# The Unapologetic Mathematician

## Characters of Young Tabloid Modules (first pass)

Let’s try to calculate the characters of the Young tabloid modules $M^\lambda$ we’ve constructed. Since these come from actions of $S_n$ on various sets, we have our usual shortcut to calculate their characters: count fixed points.

So, let’s write $\mu^\lambda$ for the character of the representation $M^\lambda$ corresponding to the partition $\lambda\vdash n$. For a permutation $\pi\in S_n$, the character value $\mu^\lambda(\pi)$ is the number of Young tabloids $\{t\}$ such that $\pi\{t\}=\{t\}$. This might be a little difficult to count on its face, but let’s analyze it a little more closely.

First of all, pick a canonical Young tableau $Y$. The easiest one just lists the numbers from $1$ to $n$ in order from left to right on rows from top to bottom of the tableau, like

$\displaystyle\begin{array}{ccc}1&2&3\\4&5&6\\7&8&\\9&&\end{array}$

but it really doesn’t matter which one we choose. The important thing is that any other tableau $t$ has the form $t=\tau Y$ for some unique $\tau\in S_n$. Now our fixed-point condition reads $\pi\tau\{Y\}=\tau\{Y\}$, or $\tau^{-1}\pi\tau\{Y\}=\{Y\}$. But as $\tau$ runs over $S_n$, the conjugate $\tau^{-1}\pi\tau$ runs over the conjugacy class $K_\pi$ of $\pi$. What’s more, it runs evenly over the conjugacy class — exactly $n!/\lvert K_\pi\rvert$ values of $\tau$ give each element in $K_\pi$. So what we need to count is how many elements $\sigma\in K_\pi$ give a tableau $\sigma Y$ that is row-equivalent to $Y$. We multiply this by $n!/\lvert K_\pi\rvert$ to get $\mu^\lambda(\pi)$, right?

Well, no, because now we’ve overcounted.

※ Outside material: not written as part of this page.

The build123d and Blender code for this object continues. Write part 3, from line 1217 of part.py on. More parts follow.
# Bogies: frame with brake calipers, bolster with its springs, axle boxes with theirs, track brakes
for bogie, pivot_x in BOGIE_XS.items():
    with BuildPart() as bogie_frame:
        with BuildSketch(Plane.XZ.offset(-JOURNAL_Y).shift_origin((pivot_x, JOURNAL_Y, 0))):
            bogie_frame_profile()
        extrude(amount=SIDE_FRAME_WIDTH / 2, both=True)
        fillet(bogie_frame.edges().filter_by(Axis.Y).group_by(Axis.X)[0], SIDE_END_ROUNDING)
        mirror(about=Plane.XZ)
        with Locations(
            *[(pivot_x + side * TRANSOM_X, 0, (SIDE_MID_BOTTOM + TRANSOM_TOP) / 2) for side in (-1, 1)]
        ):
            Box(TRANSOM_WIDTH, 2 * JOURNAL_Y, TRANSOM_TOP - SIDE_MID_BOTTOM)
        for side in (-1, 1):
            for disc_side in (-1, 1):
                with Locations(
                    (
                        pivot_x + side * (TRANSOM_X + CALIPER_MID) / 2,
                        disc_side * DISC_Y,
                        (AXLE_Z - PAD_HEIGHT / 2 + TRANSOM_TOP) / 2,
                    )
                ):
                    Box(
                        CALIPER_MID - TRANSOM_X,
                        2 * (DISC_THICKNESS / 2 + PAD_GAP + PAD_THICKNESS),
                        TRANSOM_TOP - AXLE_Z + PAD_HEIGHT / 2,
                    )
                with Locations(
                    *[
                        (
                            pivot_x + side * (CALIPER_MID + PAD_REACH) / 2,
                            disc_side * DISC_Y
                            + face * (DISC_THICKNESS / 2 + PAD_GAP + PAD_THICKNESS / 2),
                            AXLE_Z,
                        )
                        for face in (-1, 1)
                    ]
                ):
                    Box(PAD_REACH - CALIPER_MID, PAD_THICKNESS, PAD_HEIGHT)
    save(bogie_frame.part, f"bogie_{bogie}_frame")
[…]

We’ve counted the number of tableaux $\tau Y$ with $\pi\{\tau Y\}=\{\tau Y\}$. But we want the number of tabloids $\{\tau Y\}$ with this property. For example, let’s try to count $\mu^\lambda(e)$: there’s only one element in $K_e$, and it leaves $Y$ fixed. Our rule above would have us multiply this $1$ by $n!$ to get $n!=\mu^\lambda(e)=\dim(M^\lambda)$, but there are not always $n!$ tabloids of shape $\lambda$!

The story is evidently more complicated than we might have hoped. Instead of letting $\tau$ above range over all of $S_n$, we could try letting it only range over a transversal for the subgroup of $S_n$ that preserves the rows of $Y$. But then there’s no obvious reason to assume that the conjugates of $\pi$ should be evenly distributed over $K_\pi$, which complicates our counting. We’ll have to come back to this later.

December 15, 2010